Robert Shiller on Human Traits Essential to Capitalism (Bowser via Naked Capitalism)
Yale economist Robert Shiller argues that rising inequality in the US was a major cause of the recent crisis, and little is being done to address it. He chooses books that give insight into human nature
You’ve chosen a fascinating topic, but quite a tough one to get one’s head around.
It’s been the subject of discourse for centuries – or even millennia – so it’s very hard to summarise.
If you did try to summarise it, what would you say you’re trying to get at with these book choices?
I think that our economic system reflects our understanding of humankind, and that understanding has been developing, with especial rapidity lately. You have to understand people first before you can understand how to devise an economic system for them. And I think our understanding of people has been accelerating over the last century, or even half-century.

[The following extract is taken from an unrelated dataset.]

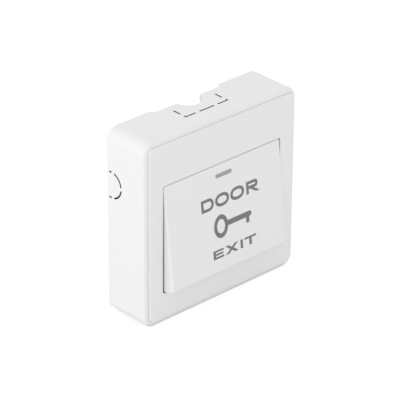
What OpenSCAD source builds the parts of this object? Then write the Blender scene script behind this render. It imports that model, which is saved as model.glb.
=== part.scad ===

You’ve started off with Adam Smith’s Theory of Moral Sentiments (which, incidentally, was also one of Karl Rove’s top five, when he did an interview with us earlier this year).
It’s interesting that we have similar tastes – in that respect anyway.
Tell me why you chose it.
This is a remarkable book, because although in some cases it’s outdated, he has an interest in exposing human traits that are relevant to thinking about our daily lives, and he has, to me, a surprisingly insightful ability to do that. He doesn’t have any of the research methods of the modern social sciences; it’s all casual observation, and reading, I suppose, of other people and literature. But there are observations and conclusions in there that I never had before. They’re focused on a purpose, which is understanding how our society works and how people get a sense of mission, of purpose, that somehow makes things work as well as they do.